What you have to do: Of all the lines in the records below, how many hold the word "shows"? Give the number alone.

= = = = = = =

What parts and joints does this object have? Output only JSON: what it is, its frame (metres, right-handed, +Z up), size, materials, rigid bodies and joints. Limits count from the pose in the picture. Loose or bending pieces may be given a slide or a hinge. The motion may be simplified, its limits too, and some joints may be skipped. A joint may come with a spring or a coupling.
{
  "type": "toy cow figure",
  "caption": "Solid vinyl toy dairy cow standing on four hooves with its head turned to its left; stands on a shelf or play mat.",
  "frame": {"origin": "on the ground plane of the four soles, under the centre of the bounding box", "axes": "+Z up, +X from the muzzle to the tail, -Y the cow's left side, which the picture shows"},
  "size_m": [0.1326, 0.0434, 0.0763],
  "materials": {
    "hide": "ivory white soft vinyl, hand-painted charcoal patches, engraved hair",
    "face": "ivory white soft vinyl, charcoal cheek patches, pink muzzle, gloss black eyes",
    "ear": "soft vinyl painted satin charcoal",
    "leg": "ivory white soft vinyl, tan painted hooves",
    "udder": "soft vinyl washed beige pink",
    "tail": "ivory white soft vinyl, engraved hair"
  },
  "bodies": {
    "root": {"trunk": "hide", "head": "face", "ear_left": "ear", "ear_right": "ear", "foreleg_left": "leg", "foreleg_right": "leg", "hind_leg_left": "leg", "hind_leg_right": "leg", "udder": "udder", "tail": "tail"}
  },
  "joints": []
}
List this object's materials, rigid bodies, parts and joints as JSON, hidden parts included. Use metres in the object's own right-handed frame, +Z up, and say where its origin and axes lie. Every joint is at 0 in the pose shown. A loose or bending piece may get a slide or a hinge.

= = = = = = =

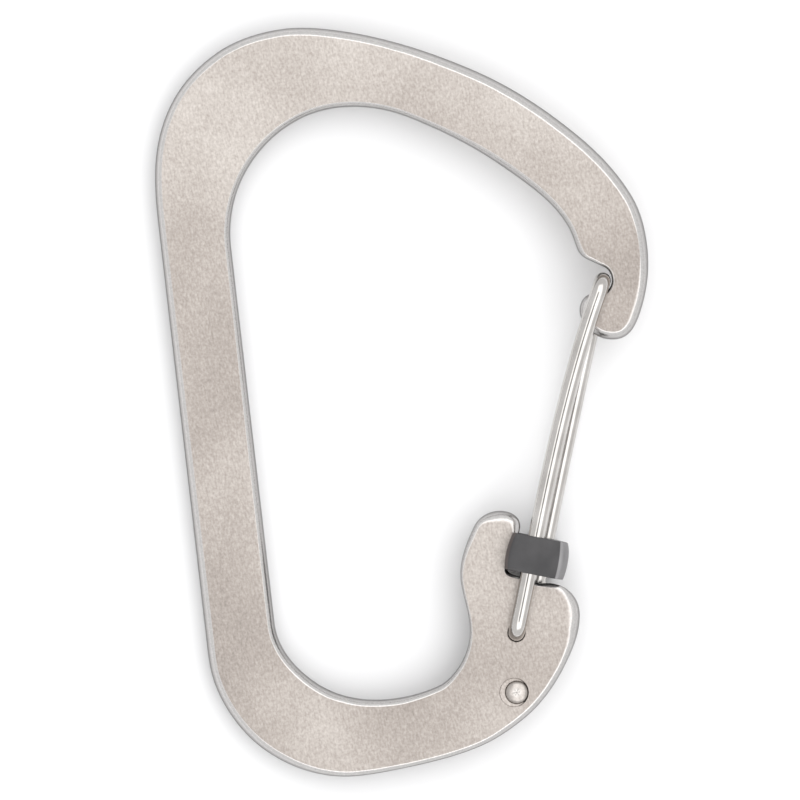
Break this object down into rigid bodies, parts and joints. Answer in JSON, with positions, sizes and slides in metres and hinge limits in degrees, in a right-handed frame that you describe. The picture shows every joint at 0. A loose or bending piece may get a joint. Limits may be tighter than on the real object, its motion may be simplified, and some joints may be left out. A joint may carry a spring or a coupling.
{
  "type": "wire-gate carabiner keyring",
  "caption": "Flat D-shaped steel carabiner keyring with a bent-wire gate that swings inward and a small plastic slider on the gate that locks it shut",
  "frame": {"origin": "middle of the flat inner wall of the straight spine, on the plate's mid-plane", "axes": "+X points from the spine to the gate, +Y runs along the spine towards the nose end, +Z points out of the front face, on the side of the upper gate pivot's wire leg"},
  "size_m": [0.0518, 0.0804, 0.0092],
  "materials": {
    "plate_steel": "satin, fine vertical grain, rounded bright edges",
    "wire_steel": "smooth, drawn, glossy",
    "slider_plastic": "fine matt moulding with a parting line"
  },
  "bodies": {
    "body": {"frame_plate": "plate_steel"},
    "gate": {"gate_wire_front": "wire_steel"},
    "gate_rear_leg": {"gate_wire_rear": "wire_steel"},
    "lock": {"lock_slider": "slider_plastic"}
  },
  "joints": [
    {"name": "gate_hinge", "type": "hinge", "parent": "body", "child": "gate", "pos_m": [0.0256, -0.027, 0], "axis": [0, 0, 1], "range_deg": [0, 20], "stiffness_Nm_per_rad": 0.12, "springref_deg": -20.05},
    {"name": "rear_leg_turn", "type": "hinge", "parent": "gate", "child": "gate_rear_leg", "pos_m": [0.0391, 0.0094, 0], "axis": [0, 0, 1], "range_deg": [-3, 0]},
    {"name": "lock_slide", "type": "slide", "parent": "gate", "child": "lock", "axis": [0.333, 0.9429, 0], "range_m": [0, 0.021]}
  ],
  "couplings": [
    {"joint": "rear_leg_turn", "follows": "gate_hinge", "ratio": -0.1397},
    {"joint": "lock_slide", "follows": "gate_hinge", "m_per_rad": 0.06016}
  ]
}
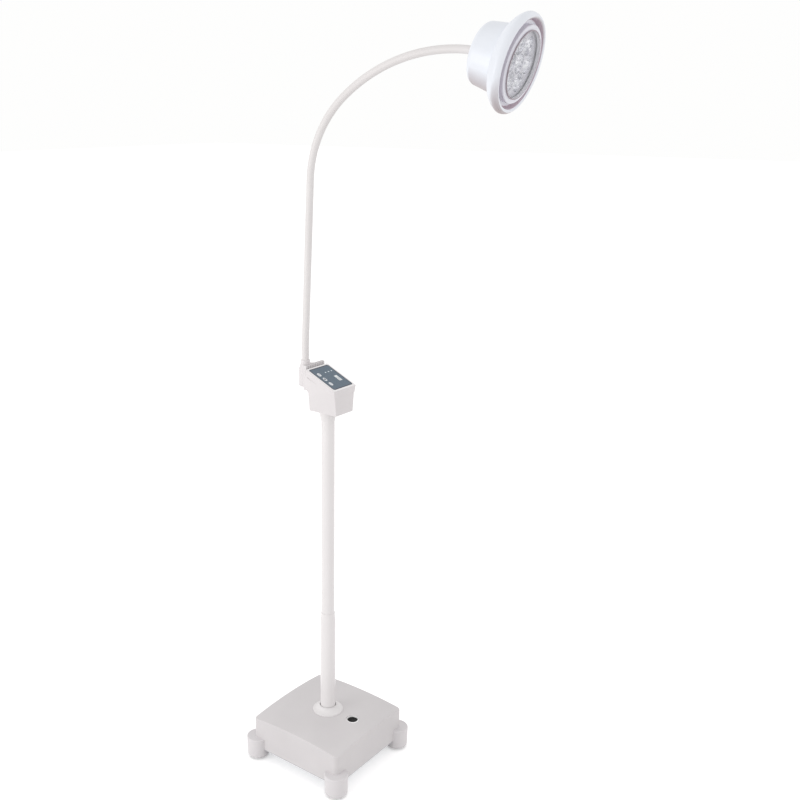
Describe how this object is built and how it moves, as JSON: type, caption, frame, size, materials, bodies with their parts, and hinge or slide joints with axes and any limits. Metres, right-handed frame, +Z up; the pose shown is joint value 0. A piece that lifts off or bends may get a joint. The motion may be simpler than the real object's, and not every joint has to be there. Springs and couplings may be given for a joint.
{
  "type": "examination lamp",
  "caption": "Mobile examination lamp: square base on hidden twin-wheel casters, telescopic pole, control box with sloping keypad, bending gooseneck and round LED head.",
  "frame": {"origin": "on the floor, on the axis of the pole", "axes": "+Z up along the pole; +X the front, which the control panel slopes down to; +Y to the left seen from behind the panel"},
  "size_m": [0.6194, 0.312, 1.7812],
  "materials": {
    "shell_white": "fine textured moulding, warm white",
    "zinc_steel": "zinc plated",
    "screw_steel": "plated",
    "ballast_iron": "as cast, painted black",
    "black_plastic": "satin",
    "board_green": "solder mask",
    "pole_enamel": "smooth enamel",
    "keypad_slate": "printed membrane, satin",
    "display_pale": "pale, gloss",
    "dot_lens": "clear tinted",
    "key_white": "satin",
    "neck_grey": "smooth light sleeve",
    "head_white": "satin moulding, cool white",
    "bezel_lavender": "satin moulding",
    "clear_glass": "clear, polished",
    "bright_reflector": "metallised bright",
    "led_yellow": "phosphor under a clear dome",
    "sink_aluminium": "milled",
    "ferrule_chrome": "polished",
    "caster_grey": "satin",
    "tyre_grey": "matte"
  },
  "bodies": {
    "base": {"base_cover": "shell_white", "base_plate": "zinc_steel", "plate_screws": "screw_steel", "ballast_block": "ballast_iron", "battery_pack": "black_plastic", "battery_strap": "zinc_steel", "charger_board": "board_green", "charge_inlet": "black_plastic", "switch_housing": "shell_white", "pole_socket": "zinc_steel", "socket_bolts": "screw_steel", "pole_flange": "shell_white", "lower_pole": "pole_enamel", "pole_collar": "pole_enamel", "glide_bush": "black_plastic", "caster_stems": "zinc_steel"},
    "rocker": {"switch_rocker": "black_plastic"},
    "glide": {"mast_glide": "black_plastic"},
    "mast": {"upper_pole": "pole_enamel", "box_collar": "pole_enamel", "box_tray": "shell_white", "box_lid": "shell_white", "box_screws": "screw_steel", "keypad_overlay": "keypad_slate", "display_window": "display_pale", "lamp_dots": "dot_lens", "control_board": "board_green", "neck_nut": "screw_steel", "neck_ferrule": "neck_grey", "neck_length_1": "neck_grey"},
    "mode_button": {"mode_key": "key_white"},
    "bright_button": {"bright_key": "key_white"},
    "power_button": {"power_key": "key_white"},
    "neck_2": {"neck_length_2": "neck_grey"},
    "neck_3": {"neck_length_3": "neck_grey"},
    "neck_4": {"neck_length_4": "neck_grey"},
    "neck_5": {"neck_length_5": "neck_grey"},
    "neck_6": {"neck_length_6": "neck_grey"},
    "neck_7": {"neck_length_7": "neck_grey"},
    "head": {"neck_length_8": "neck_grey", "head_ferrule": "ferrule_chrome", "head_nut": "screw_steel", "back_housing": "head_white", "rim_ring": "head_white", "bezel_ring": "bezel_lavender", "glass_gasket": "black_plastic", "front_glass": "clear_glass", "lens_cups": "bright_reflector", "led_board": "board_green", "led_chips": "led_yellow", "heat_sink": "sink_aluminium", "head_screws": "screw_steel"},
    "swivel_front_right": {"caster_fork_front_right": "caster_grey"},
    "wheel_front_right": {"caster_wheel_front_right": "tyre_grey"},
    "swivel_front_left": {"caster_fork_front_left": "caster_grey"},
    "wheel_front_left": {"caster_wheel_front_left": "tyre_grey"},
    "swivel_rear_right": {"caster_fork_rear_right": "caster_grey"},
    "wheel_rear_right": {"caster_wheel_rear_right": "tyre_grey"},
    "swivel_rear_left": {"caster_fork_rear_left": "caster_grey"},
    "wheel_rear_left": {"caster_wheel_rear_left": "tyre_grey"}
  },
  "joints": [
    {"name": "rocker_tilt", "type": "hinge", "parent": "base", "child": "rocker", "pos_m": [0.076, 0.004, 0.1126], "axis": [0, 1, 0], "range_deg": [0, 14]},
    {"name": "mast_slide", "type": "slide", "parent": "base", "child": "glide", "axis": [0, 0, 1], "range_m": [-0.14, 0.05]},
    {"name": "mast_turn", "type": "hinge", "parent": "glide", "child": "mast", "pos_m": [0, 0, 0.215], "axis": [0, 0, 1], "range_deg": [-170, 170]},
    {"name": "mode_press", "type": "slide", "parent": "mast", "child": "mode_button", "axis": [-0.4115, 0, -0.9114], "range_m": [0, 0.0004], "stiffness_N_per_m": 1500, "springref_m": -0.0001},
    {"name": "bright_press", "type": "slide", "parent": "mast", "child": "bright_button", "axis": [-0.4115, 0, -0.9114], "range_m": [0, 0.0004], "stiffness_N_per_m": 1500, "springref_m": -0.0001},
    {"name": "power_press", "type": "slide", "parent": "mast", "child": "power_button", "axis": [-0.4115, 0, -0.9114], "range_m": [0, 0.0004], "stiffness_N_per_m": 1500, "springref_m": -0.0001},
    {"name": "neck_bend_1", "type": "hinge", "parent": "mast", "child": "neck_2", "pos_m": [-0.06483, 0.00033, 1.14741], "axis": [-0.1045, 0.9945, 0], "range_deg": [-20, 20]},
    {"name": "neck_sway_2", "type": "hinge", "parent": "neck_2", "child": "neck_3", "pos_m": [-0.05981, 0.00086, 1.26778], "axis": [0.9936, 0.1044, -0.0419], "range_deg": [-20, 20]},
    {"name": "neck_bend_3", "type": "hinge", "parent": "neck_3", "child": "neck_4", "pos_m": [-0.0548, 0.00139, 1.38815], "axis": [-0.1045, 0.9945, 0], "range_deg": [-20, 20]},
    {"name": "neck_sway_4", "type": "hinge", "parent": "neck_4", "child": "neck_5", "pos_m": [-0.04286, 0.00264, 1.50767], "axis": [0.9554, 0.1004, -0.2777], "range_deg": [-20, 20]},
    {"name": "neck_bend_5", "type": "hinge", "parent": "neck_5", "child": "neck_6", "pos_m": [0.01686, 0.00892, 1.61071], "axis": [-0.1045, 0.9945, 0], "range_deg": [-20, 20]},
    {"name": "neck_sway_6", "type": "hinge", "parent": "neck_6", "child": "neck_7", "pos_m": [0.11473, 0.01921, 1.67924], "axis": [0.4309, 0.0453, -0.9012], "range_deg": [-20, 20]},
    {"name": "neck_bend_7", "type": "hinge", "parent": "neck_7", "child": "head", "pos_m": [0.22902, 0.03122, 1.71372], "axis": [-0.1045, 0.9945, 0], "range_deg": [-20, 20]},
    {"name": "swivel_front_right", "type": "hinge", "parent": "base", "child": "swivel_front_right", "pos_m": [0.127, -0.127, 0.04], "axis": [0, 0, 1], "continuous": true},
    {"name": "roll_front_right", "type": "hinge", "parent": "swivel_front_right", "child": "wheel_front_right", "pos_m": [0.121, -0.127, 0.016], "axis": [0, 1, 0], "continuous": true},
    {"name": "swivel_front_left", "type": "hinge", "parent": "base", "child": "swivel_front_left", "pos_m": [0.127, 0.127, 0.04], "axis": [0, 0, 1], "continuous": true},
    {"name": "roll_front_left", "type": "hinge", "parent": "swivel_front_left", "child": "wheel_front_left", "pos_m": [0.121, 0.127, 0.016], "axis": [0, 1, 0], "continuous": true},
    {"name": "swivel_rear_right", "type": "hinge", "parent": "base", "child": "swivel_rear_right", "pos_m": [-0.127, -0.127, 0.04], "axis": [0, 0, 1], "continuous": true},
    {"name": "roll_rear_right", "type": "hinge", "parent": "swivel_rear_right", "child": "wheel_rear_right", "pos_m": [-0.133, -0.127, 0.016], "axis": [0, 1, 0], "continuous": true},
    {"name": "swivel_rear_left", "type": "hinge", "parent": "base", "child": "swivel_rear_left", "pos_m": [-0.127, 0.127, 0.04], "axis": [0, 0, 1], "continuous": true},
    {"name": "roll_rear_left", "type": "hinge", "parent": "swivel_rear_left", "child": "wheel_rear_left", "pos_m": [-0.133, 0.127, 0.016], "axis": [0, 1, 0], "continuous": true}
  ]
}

= = = = = = =

Result for this task: 2